* begin *
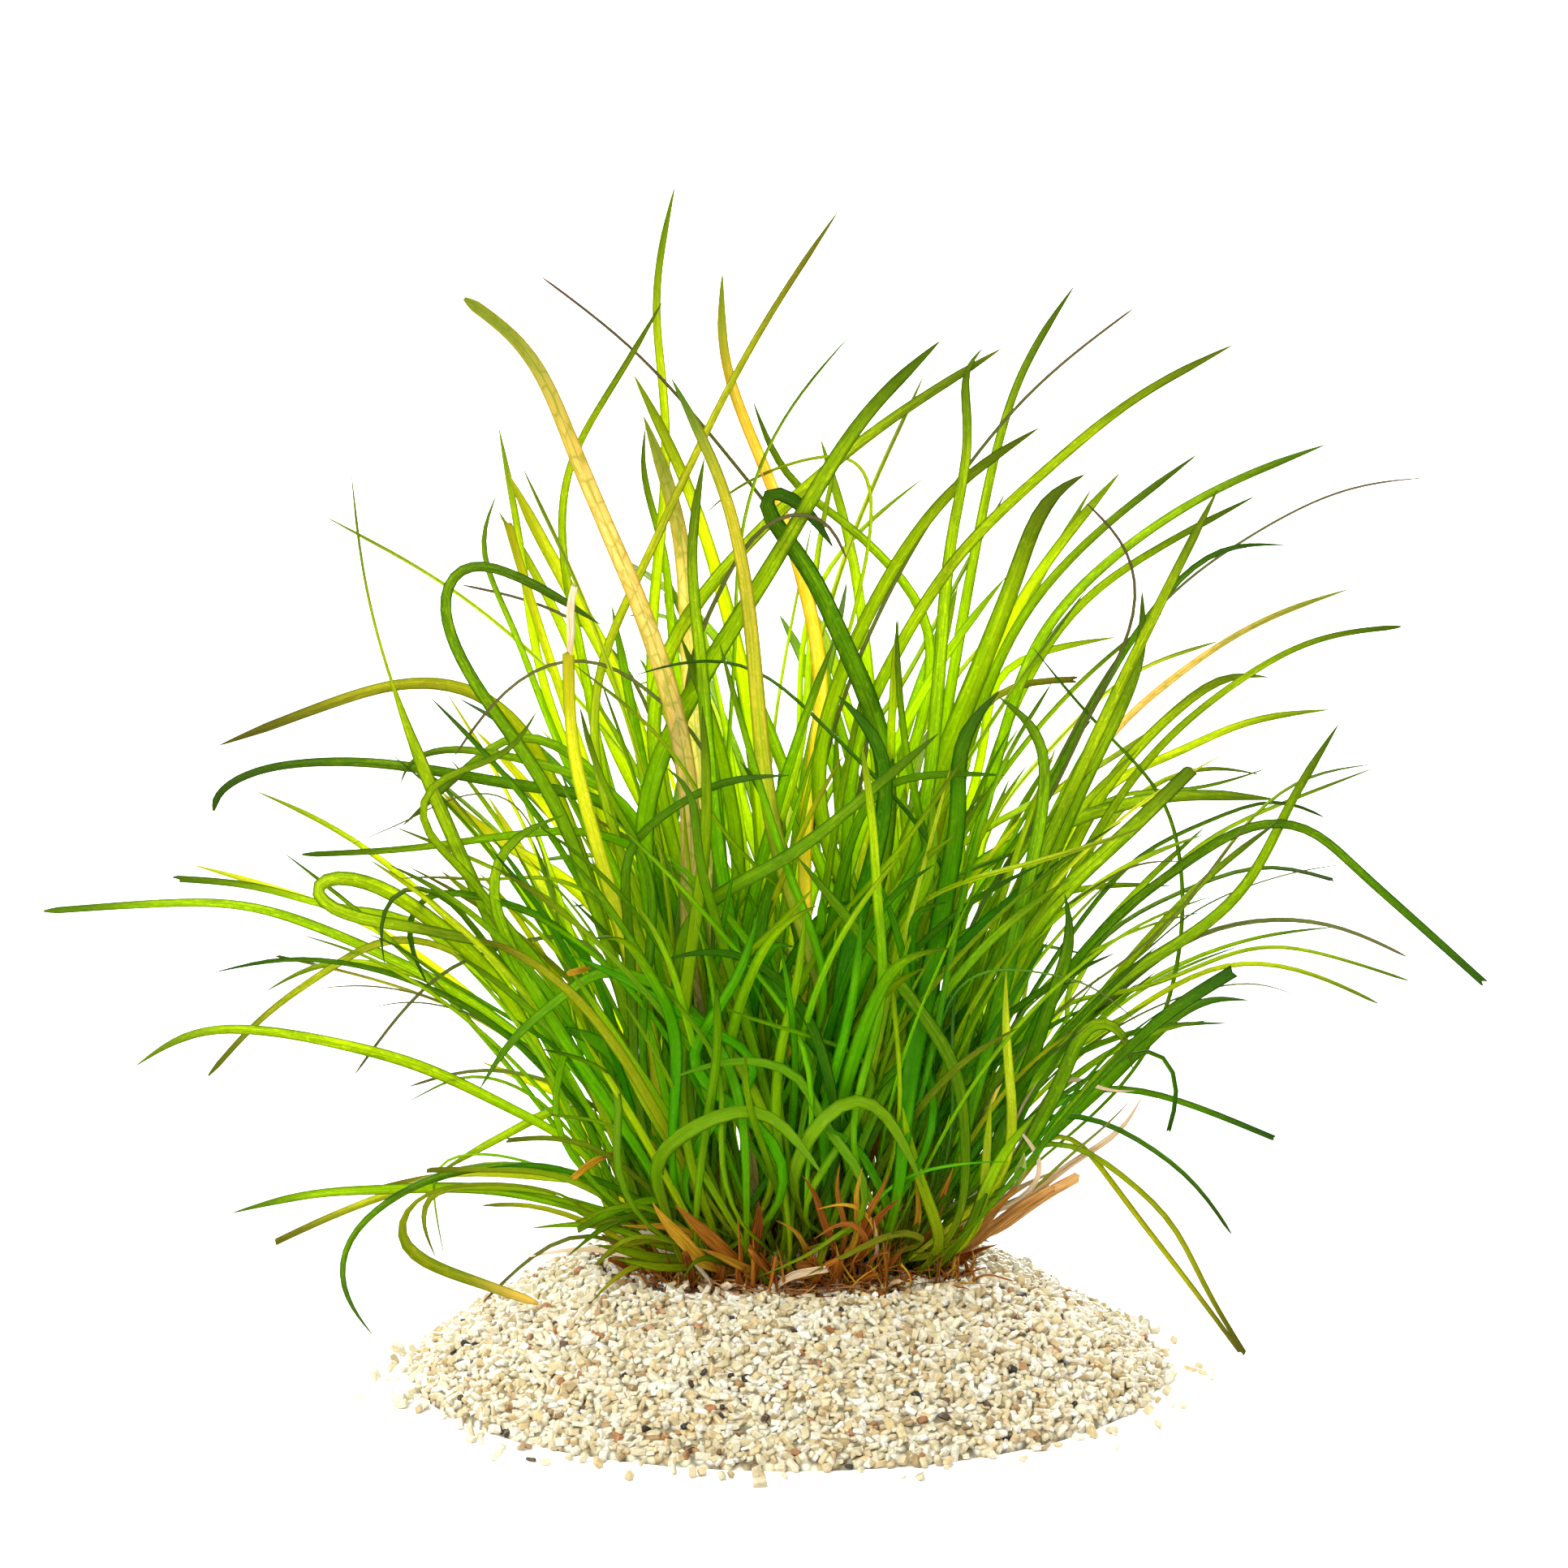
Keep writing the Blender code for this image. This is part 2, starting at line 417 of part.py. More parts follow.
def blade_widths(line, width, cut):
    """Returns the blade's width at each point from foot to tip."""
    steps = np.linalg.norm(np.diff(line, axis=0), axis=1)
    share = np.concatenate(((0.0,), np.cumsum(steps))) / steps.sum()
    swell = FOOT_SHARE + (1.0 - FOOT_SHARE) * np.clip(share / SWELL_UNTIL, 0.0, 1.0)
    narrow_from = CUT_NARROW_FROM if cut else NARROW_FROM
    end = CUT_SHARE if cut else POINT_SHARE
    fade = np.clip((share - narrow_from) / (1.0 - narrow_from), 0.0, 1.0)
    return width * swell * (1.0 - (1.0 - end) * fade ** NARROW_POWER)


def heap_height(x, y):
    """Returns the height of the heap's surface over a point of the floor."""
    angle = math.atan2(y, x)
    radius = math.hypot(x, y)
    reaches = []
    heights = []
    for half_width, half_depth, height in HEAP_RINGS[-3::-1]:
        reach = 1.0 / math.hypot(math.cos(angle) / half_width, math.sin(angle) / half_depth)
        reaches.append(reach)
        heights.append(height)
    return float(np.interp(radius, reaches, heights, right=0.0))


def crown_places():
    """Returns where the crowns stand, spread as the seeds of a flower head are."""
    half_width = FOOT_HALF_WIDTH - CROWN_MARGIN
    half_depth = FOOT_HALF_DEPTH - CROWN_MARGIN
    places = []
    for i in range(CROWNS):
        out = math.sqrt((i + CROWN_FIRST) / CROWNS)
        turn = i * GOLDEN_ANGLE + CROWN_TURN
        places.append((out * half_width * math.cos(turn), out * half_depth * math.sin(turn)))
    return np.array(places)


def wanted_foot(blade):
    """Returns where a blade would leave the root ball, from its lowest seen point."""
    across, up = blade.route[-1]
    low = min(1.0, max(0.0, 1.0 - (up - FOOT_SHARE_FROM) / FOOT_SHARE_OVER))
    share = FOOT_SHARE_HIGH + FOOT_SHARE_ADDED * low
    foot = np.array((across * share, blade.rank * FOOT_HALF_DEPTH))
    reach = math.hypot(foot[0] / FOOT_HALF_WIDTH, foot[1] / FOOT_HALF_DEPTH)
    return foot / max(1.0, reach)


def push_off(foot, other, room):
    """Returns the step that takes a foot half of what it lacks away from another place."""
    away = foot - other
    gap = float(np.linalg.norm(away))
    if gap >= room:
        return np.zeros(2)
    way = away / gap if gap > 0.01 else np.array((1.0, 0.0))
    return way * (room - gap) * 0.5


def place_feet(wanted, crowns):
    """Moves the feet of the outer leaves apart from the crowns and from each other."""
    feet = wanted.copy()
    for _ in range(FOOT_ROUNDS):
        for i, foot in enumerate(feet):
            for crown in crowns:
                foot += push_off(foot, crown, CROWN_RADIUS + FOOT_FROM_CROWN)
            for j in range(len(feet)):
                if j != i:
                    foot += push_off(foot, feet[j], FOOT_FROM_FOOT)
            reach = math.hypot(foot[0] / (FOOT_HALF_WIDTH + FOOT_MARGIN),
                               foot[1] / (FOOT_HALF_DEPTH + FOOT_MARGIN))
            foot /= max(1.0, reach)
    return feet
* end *
__Work to be completed__
Give back exactly the material above from its opening line to the line bearing "return width *".

__Reply to the task__
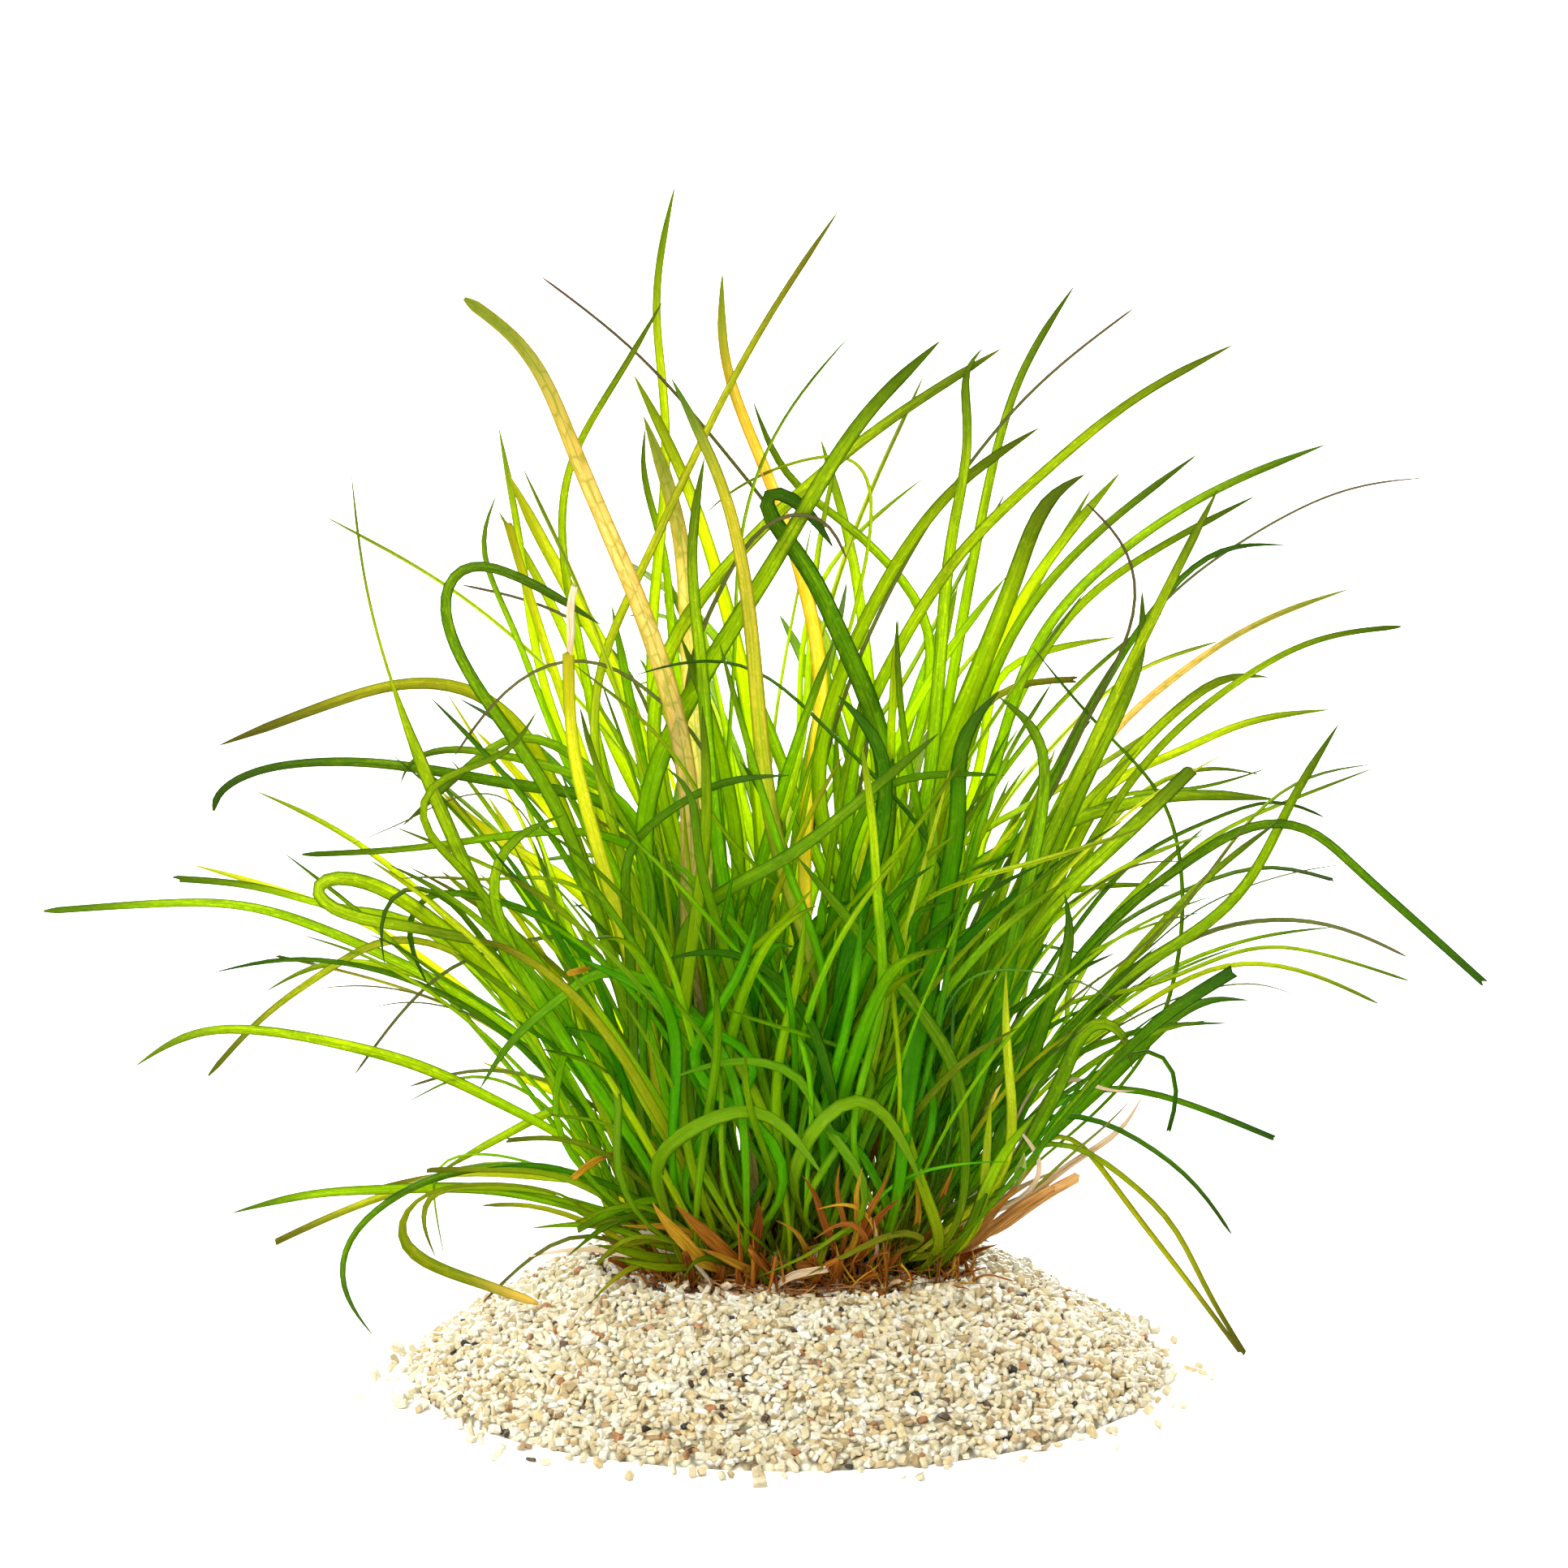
Keep writing the Blender code for this image. This is part 2, starting at line 417 of part.py. More parts follow.
def blade_widths(line, width, cut):
    """Returns the blade's width at each point from foot to tip."""
    steps = np.linalg.norm(np.diff(line, axis=0), axis=1)
    share = np.concatenate(((0.0,), np.cumsum(steps))) / steps.sum()
    swell = FOOT_SHARE + (1.0 - FOOT_SHARE) * np.clip(share / SWELL_UNTIL, 0.0, 1.0)
    narrow_from = CUT_NARROW_FROM if cut else NARROW_FROM
    end = CUT_SHARE if cut else POINT_SHARE
    fade = np.clip((share - narrow_from) / (1.0 - narrow_from), 0.0, 1.0)
    return width * swell * (1.0 - (1.0 - end) * fade ** NARROW_POWER)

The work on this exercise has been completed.